- _Problem_
Would you return all of this data exactly, leaving nothing out?

- _Collected material_

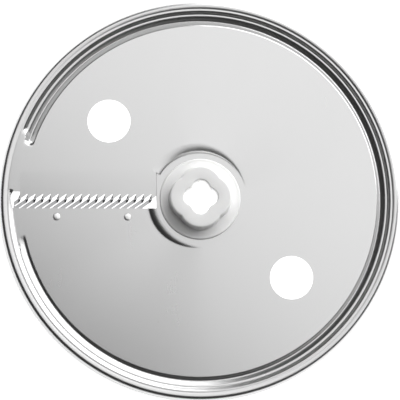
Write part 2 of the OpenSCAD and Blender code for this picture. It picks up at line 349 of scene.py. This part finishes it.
def rim_points(a, h):
    """From the lower terrace up the rim's steps, over the crest and down the outer wall."""
    on = gutter_on(a, TERRACE_R)
    flush = mix(h, TERRACE_Z, smooth((a - FLUSH_END) / 0.8)) if a <= SPLIT else TERRACE_Z
    return [
        (TERRACE_R - 0.07, mix(h, TERRACE_Z, on)),
        (TERRACE_R, mix(flush, TERRACE_Z, on)),
        (TERRACE_R + 0.12, mix(flush, TERRACE_Z, on)),
        (TERRACE_R + 1.1, mix(max(flush, RAMP_UP - 0.08), RAMP_UP - 0.08, on)),
        (TERRACE_R + 1.4, RAMP_UP),
        (DISC_R - 3.1, RAMP_UP - 0.03),
        (DISC_R - 2.7, CREST - 0.1),
        (DISC_R - 2.2, CREST),
        (DISC_R - 1.7, CREST),
        (DISC_R - 1.15, CREST - 0.25),
        (DISC_R - 0.5, CREST - 1.0),
        (DISC_R - 0.08, CREST - 2.4),
        (WALL_R, CREST - 3.2),
        (WALL_R, -RING_Z + 1.0),
        (WALL_R, -RING_Z + 0.25),
        (DISC_R - 0.1, -RING_Z + 0.02),
    ]


def under(r, z):
    """The under face: straight below the plate, and straight inward at the outer wall."""
    turn = math.pi / 2 * smooth(1 - (DISC_R - r) / 2.2)
    return r - SHEET * math.sin(turn), max(z - SHEET * math.cos(turn), -RING_Z)


def disc_angles():
    coarse = [0.75 * i for i in range(480)]
    fine = [145 + 0.2 * i for i in range(270)]
    keep = [a for a in coarse if not 145 <= a < 199]
    return sorted(keep + [a for a in fine if abs(a - SPLIT) > 0.05] + [SPLIT, SPLIT + 0.02])


def make_disc():
    rows = []
    for a in disc_angles():
        h = plate_height(a)
        top = rounded(inner_points(a, h) + outer_points(a, h) + rim_points(a, h), 2)
        low = [under(r, z) for r, z in reversed(top)]
        c, s = math.cos(math.radians(a)), math.sin(math.radians(a))
        rows.append([(r * c, r * s, RING_Z + z) for r, z in top + low])
    disc = mesh("disc_stamping", *closed_grid(rows), PLATE_STEEL)

    cutters = [prism("slot_cut", slot_outline(), 0, CUT_TOP), grind_wedge()]
    for name in ("finger_hole_slot_side", "finger_hole_far_side"):
        x, y, _ = (v / MM for v in mount(name)["pos_m"])
        cutters.append(cylinder(name, x, y, mount(name)["dims"]["r_mm"], 0, CUT_TOP, 160))
    cut_away(disc, cutters)
    edge = disc.modifiers.new("edge", "BEVEL")
    edge.width = 0.13 * MM
    edge.segments = 3
    edge.limit_method = "ANGLE"
    edge.angle_limit = math.radians(50)
    edge.harden_normals = True
    return disc


def slot_outline():
    """The slot: a straight feeding side, the sheared left end, and the sawtooth of the cutting edge."""
    right = -SLOT_INNER
    out = []
    for i in reversed(range(KNIVES)):
        x = FIRST_TOOTH + i * PITCH
        if i == KNIVES - 1:
            out.append((right, TOOTH_TIP + (right - x) * math.tan(SLANT)))
        else:
            out.append((x + PITCH, TOOTH_TIP + TOOTH_STEP))
        out.append((x, TOOTH_TIP))
    out.append((FIRST_TOOTH, SLOT_HIGH))
    bulge = [(0.05, SLOT_HIGH), (0.45, 1.6), (0.7, 0.3), (0.6, -0.9), (0.3, -2.0), (0.05, -SLOT_LOW)]
    out += [(-math.sqrt((TERRACE_R + past) ** 2 - y * y), y) for past, y in bulge]
    out.append((right, -SLOT_LOW))
    return out


def grind_wedge():
    """The shallow ground face behind the cutting teeth."""
    low, high = RING_Z + RAMP_UP, CUT_TOP
    drop = (LANCE_TOP + 1) * math.tan(GRIND)
    side = [(LANCE_TOP, low), (-1.0, low - drop), (-1.0, high), (LANCE_TOP, high)]
    points = [(x, y, z) for x in (FIRST_TOOTH, -SLOT_INNER + 1) for y, z in side]
    faces = [(0, 1, 2, 3), (4, 5, 6, 7)] + [(i, (i + 1) % 4, 4 + (i + 1) % 4, 4 + i) for i in range(4)]
    return mesh("grind", points, faces, None)


# ---------------------------------------------------------------- the comb
def finger_and_knife(x):
    """One finger: it runs along the slant, bends up over a small radius and thins to its cutting edges."""
    bend, upright = 0.25, math.radians(66)
    across = TOOTH_STEP - FINGER_GAP / math.cos(SLANT)
    low_y = 0.02 - across
    start = max(-(SLOT_LOW + 0.6 + 0.02) / math.tan(SLANT), -(TERRACE_R - 0.3) - x)
    arc = (bend + COMB_T / 2) * upright
    tall = (KNIFE_H - bend) / math.sin(upright)
    along = [start + (0 - start) * i / 6 for i in range(7)]
    along += [arc * i / 6 for i in range(1, 7)] + [arc + tall * i / 8 for i in range(1, 9)]
    cross = [0, 0.06, 0.2, 0.5, 0.85, 0.96, 1]
    last = along[-1]
    rows = []
    for s in along:
        phi = min(max(s / (bend + COMB_T / 2), 0), upright)
        past = max(s - arc, 0)
        cx, cz = math.sin(phi), 1 - math.cos(phi)
        mid_x = x + min(s, 0) + (bend + COMB_T / 2) * cx + past * math.cos(upright)
        mid_z = COMB_TOP - COMB_T / 2 + (bend + COMB_T / 2) * cz + past * math.sin(upright)
        thin = mix(1.0, 0.75, smooth((s - last + 0.5) / 0.5))
        row = []
        for v, side in [(v, 1) for v in cross] + [(v, -1) for v in reversed(cross)]:
            sharp = mix(0.6, 1.0, smooth(v / 0.4)) if s > arc * 0.5 else 1.0
            half = side * COMB_T / 2 * thin * sharp
            y = low_y + v * across + s * math.tan(SLANT)
            row.append((mid_x - half * math.sin(phi), y, mid_z + half * math.cos(phi)))
        rows.append(row)
    n, m = len(rows), len(rows[0])
    points = [p for row in rows for p in row]
    faces = [(j * m + i, (j + 1) * m + i, (j + 1) * m + (i + 1) % m, j * m + (i + 1) % m)
             for j in range(n - 1) for i in range(m)]
    half = m // 2
    for base in (0, (n - 1) * m):
        faces += [(base + i, base + i + 1, base + m - 2 - i, base + m - 1 - i) for i in range(half - 1)]
    return points, faces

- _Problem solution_
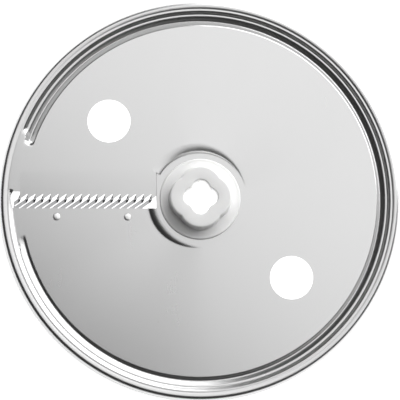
Write part 2 of the OpenSCAD and Blender code for this picture. It picks up at line 349 of scene.py. This part finishes it.
def rim_points(a, h):
    """From the lower terrace up the rim's steps, over the crest and down the outer wall."""
    on = gutter_on(a, TERRACE_R)
    flush = mix(h, TERRACE_Z, smooth((a - FLUSH_END) / 0.8)) if a <= SPLIT else TERRACE_Z
    return [
        (TERRACE_R - 0.07, mix(h, TERRACE_Z, on)),
        (TERRACE_R, mix(flush, TERRACE_Z, on)),
        (TERRACE_R + 0.12, mix(flush, TERRACE_Z, on)),
        (TERRACE_R + 1.1, mix(max(flush, RAMP_UP - 0.08), RAMP_UP - 0.08, on)),
        (TERRACE_R + 1.4, RAMP_UP),
        (DISC_R - 3.1, RAMP_UP - 0.03),
        (DISC_R - 2.7, CREST - 0.1),
        (DISC_R - 2.2, CREST),
        (DISC_R - 1.7, CREST),
        (DISC_R - 1.15, CREST - 0.25),
        (DISC_R - 0.5, CREST - 1.0),
        (DISC_R - 0.08, CREST - 2.4),
        (WALL_R, CREST - 3.2),
        (WALL_R, -RING_Z + 1.0),
        (WALL_R, -RING_Z + 0.25),
        (DISC_R - 0.1, -RING_Z + 0.02),
    ]


def under(r, z):
    """The under face: straight below the plate, and straight inward at the outer wall."""
    turn = math.pi / 2 * smooth(1 - (DISC_R - r) / 2.2)
    return r - SHEET * math.sin(turn), max(z - SHEET * math.cos(turn), -RING_Z)


def disc_angles():
    coarse = [0.75 * i for i in range(480)]
    fine = [145 + 0.2 * i for i in range(270)]
    keep = [a for a in coarse if not 145 <= a < 199]
    return sorted(keep + [a for a in fine if abs(a - SPLIT) > 0.05] + [SPLIT, SPLIT + 0.02])


def make_disc():
    rows = []
    for a in disc_angles():
        h = plate_height(a)
        top = rounded(inner_points(a, h) + outer_points(a, h) + rim_points(a, h), 2)
        low = [under(r, z) for r, z in reversed(top)]
        c, s = math.cos(math.radians(a)), math.sin(math.radians(a))
        rows.append([(r * c, r * s, RING_Z + z) for r, z in top + low])
    disc = mesh("disc_stamping", *closed_grid(rows), PLATE_STEEL)

    cutters = [prism("slot_cut", slot_outline(), 0, CUT_TOP), grind_wedge()]
    for name in ("finger_hole_slot_side", "finger_hole_far_side"):
        x, y, _ = (v / MM for v in mount(name)["pos_m"])
        cutters.append(cylinder(name, x, y, mount(name)["dims"]["r_mm"], 0, CUT_TOP, 160))
    cut_away(disc, cutters)
    edge = disc.modifiers.new("edge", "BEVEL")
    edge.width = 0.13 * MM
    edge.segments = 3
    edge.limit_method = "ANGLE"
    edge.angle_limit = math.radians(50)
    edge.harden_normals = True
    return disc


def slot_outline():
    """The slot: a straight feeding side, the sheared left end, and the sawtooth of the cutting edge."""
    right = -SLOT_INNER
    out = []
    for i in reversed(range(KNIVES)):
        x = FIRST_TOOTH + i * PITCH
        if i == KNIVES - 1:
            out.append((right, TOOTH_TIP + (right - x) * math.tan(SLANT)))
        else:
            out.append((x + PITCH, TOOTH_TIP + TOOTH_STEP))
        out.append((x, TOOTH_TIP))
    out.append((FIRST_TOOTH, SLOT_HIGH))
    bulge = [(0.05, SLOT_HIGH), (0.45, 1.6), (0.7, 0.3), (0.6, -0.9), (0.3, -2.0), (0.05, -SLOT_LOW)]
    out += [(-math.sqrt((TERRACE_R + past) ** 2 - y * y), y) for past, y in bulge]
    out.append((right, -SLOT_LOW))
    return out


def grind_wedge():
    """The shallow ground face behind the cutting teeth."""
    low, high = RING_Z + RAMP_UP, CUT_TOP
    drop = (LANCE_TOP + 1) * math.tan(GRIND)
    side = [(LANCE_TOP, low), (-1.0, low - drop), (-1.0, high), (LANCE_TOP, high)]
    points = [(x, y, z) for x in (FIRST_TOOTH, -SLOT_INNER + 1) for y, z in side]
    faces = [(0, 1, 2, 3), (4, 5, 6, 7)] + [(i, (i + 1) % 4, 4 + (i + 1) % 4, 4 + i) for i in range(4)]
    return mesh("grind", points, faces, None)


# ---------------------------------------------------------------- the comb
def finger_and_knife(x):
    """One finger: it runs along the slant, bends up over a small radius and thins to its cutting edges."""
    bend, upright = 0.25, math.radians(66)
    across = TOOTH_STEP - FINGER_GAP / math.cos(SLANT)
    low_y = 0.02 - across
    start = max(-(SLOT_LOW + 0.6 + 0.02) / math.tan(SLANT), -(TERRACE_R - 0.3) - x)
    arc = (bend + COMB_T / 2) * upright
    tall = (KNIFE_H - bend) / math.sin(upright)
    along = [start + (0 - start) * i / 6 for i in range(7)]
    along += [arc * i / 6 for i in range(1, 7)] + [arc + tall * i / 8 for i in range(1, 9)]
    cross = [0, 0.06, 0.2, 0.5, 0.85, 0.96, 1]
    last = along[-1]
    rows = []
    for s in along:
        phi = min(max(s / (bend + COMB_T / 2), 0), upright)
        past = max(s - arc, 0)
        cx, cz = math.sin(phi), 1 - math.cos(phi)
        mid_x = x + min(s, 0) + (bend + COMB_T / 2) * cx + past * math.cos(upright)
        mid_z = COMB_TOP - COMB_T / 2 + (bend + COMB_T / 2) * cz + past * math.sin(upright)
        thin = mix(1.0, 0.75, smooth((s - last + 0.5) / 0.5))
        row = []
        for v, side in [(v, 1) for v in cross] + [(v, -1) for v in reversed(cross)]:
            sharp = mix(0.6, 1.0, smooth(v / 0.4)) if s > arc * 0.5 else 1.0
            half = side * COMB_T / 2 * thin * sharp
            y = low_y + v * across + s * math.tan(SLANT)
            row.append((mid_x - half * math.sin(phi), y, mid_z + half * math.cos(phi)))
        rows.append(row)
    n, m = len(rows), len(rows[0])
    points = [p for row in rows for p in row]
    faces = [(j * m + i, (j + 1) * m + i, (j + 1) * m + (i + 1) % m, j * m + (i + 1) % m)
             for j in range(n - 1) for i in range(m)]
    half = m // 2
    for base in (0, (n - 1) * m):
        faces += [(base + i, base + i + 1, base + m - 2 - i, base + m - 1 - i) for i in range(half - 1)]
    return points, faces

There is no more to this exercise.